The first result on this was given in a paper from 1938 by John Edensor Littlewood and A. Cyril Offord, on random polynomials. This Littlewood-Offord lemma applied to complex numbers z_i, of absolute value at least one. The question posed is about how many of the 2ⁿ sums formed by adding up over some subset of {1, 2, ..., n} such that any two differ by at most 1 from each other.

Erdös in 1945 found a sharper inequality, based on Sperner's theorem, for the case of real numbers v_i > 1. Then

${n \choose \lfloor{n/2}\rfloor}.$

is an upper bound for the maximum number of sums formed from the v_i that differ by less than 1. (It is easy to extend this to |v_i| > 1.) This is best possible for real numbers; equality is obtained when all $| v i |$ are equal.

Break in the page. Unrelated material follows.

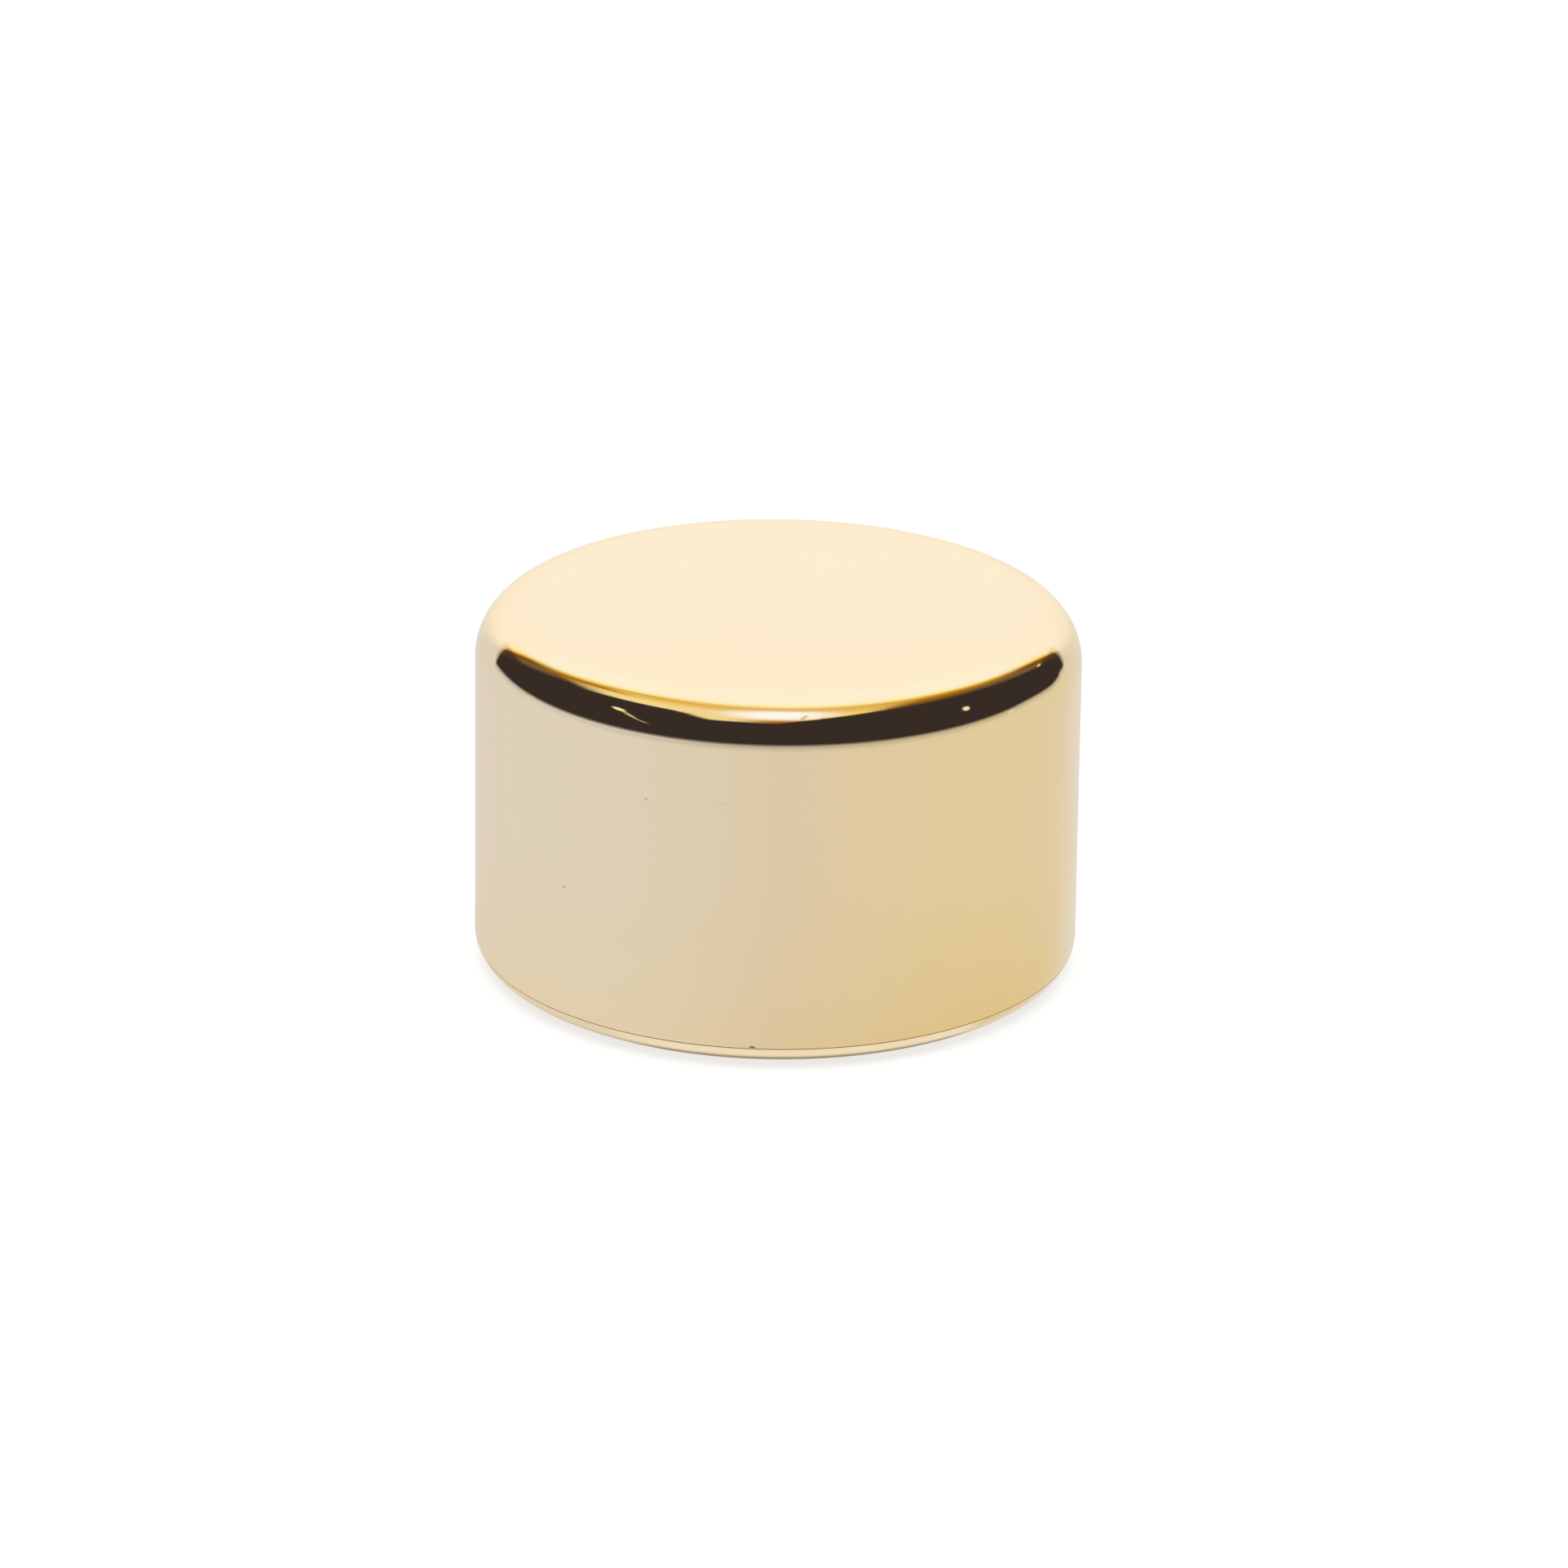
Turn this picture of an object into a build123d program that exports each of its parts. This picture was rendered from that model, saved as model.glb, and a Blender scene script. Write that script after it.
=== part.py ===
"""Cosmetic cream jar: a full-height polished cap screwed over a double-walled jar.

Millimetres. The origin is the centre of the base on the table and +Z is up.
The jar stands on its foot ring with the cap screwed down.
"""

from build123d import *
from math import pi, sqrt
import os

# ---- Driving dimensions ----------------------------------------------------------------
BASE_RADIUS = 32.0  # where the line of the wall meets the table
TOTAL_HEIGHT = 39.1  # table to the top of the cap
WALL_LEAN = 0.24  # how far the cap's wall leans in between base and top
TOP_EDGE_RADIUS = 5.7  # rounded upper edge of the cap
BASE_EDGE_RADIUS = 2.8  # rounded lower edge, shared by the cap and the base plate
SHELL_WALL = 0.8  # drawn aluminium

FOOT_STANDOFF = 0.25  # the foot ring holds the base plate this far off the table
RIM_TOP = 2.3  # top face of the base plate's visible rim
SEAM_GAP = 0.04  # hairline between that rim and the cap
LIP_EDGE = 0.06  # softened edges on both sides of that hairline
FIT_GAP = 0.05  # between pieces that are pressed or glued together
REST_GAP = 0.02  # between pieces that rest on each other and come apart

PAD_THICKNESS = 0.5
CAP_WEIGHT_THICKNESS = 1.6
INSERT_PLATE = 1.2
LINER_THICKNESS = 1.2
DISC_FLANGE = 0.6

# ---- Levels of the lower edge, then of the cap and its seals from the top down ---------
EDGE_TOP = FOOT_STANDOFF + BASE_EDGE_RADIUS
SHELL_BOTTOM = RIM_TOP + SEAM_GAP
SHELL_CEILING = TOTAL_HEIGHT - SHELL_WALL
PAD_BOTTOM = SHELL_CEILING - PAD_THICKNESS
CAP_WEIGHT_BOTTOM = PAD_BOTTOM - CAP_WEIGHT_THICKNESS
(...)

Then Kleitman in 1966 showed that the same bound held for complex numbers. He extended this (1970) to v_i in a normed space.

The semi-sum

m = ½Σ v_i

can be subtracted from all the subsums. That is, by change of origin and then scaling by a factor of 2, we may as well consider sums

Σ ε_iv_i

in which ε_i takes the value 1 or −1. This makes the problem into a probabilistic one, in which the question is of the distribution of these random vectors, and what can be said knowing nothing more about the v_i.